C. Edwin Baker, the Nicholas F. Gallicchio Professor of Law and Communication at the University of Pennsylvania Law School and a leading scholar in the fields of constitutional law, communications law and free speech, died suddenly on Dec. 8 in New York City, where he had lived the past 20 years. He was 62. He collapsed while exercising and could not be revived.

Professor Baker was considered one of the country’s foremost authorities on the First Amendment and on mass media policy. Most recently, he focused his work on the economics of the news business, political philosophy, and jurisprudential questions concerning the egalitarian and libertarian bases of constitutional theory.

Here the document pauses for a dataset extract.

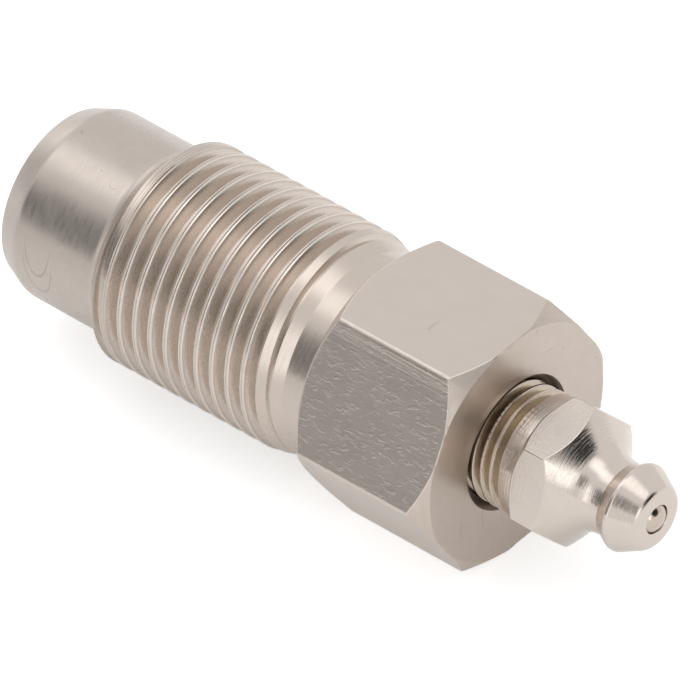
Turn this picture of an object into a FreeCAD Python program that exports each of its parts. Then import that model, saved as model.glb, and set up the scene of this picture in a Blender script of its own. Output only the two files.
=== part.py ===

“Ed Baker was a brilliant scholar, a dedicated teacher and a wonderful friend,” said Penn Law Dean Michael A. Fitts. “Generations of students and lawyers benefitted from his insights, his high expectations and his caring approach to everyone around him. His death is a great loss for the Penn Law community as well as for the larger community of academicians and practitioners focused on free speech, the media and human rights.”
 
His work was read and respected by policy makers and students in the United States and internationally.  Just this past summer, he taught a course on communication policy, freedom of speech, and freedom of the press at Communication University of China in Beijing. Earlier this year, Professor Baker told a Congressional subcommittee that "huge actual layoffs of journalists as well as threatened closures of towns' only daily are a major threat to democracy. When people are reading newspapers, corruption goes down."  In January, he wrote an essay calling for a targeted federal tax credit to help newspapers hire more journalists, instead of laying them off.
 
“It is always a pleasure to read Ed Baker’s work, but it is a pleasure tinged by envy, for I inevitably come away thinking, ‘I wish I were that good a scholar,’” said Seth Kreimer, the Kenneth W. Gemmill Professor at Penn Law. “Some of my colleagues are outstanding lawyers, some are insightful social scientists, and Ed was both. Rather than deploying a single social science paradigm to illuminate a legal problem, he deployed two or three, with the result brilliantly illuminating the discourse of practicing lawyers and judges.” 
 
Professor Baker was scheduled to participate in the upcoming fifth international human rights workshop on the subject of “Private Power and Human Rights” in Israel, and he was working on his fifth book at the time of his death. His first book, Human Liberty and Freedom of Speech, published by Oxford University Press in 1989, defends interpreting First Amendment freedom of speech as concerned primarily with individual freedom and autonomy rather than the more traditional understanding of it being about a marketplace of ideas. Advertising and a Democratic Press (Princeton University Press, 1994) became a leading critique of the impact of advertising on media’s non-advertising content and Media, Markets, and Democracy (Cambridge University Press, 2002) explores why the free market predictably fails to provide the media that consumers want or citizens need. His most recent book, Media Concentration and Democracy: Why Ownership Matters (Cambridge, 2007), evaluates economic and democratic reason to oppose media concentration.
 
Professor Baker joined Penn Law in 1981 and focused his teaching on constitutional law, mass media law, the First Amendment, and jurisprudence. Since 2007, he has held a joint appointment in the Annenberg School for Communication at Penn. During his career he served as a staff attorney for the American Civil Liberties Union and he held teaching positions at several universities prior to joining Penn Law.
 
“There was no scholar so committed, passionate, disciplined and wise in thinking through the relationship between the media and the political system,” said Monroe Price, the director of the Center for Global Communication Studies at Penn’s Annenberg School. “He was a quiet and persistent missionary for his own very exacting and compelling view of the First Amendment and international norms of free speech.”
 
Professor Baker received his law degree from Yale University and his bachelor’s degree from Stanford University. He had been a fellow at Harvard on three occasions, most recently as a Radcliff Fellow in 2006. 
 
A memorial service is being planned for Jan. 31, 2010, in New York City. Contributions in his memory should be made to the ACLU, the Juvenile Diabetes Foundation, Oxfam, or any other charity honoring his commitment to human rights and free speech.
 
Professor Baker is survived by his sister, Nancy Baker, of El Granada, Calif., who is on the faculty of Fielding Graduate University; her spouse, Cathy Hauer; and seven first cousins with whom he was very close. He was predeceased by his parents, Falcon O. Baker, Jr. and Ernestine Magagna Baker.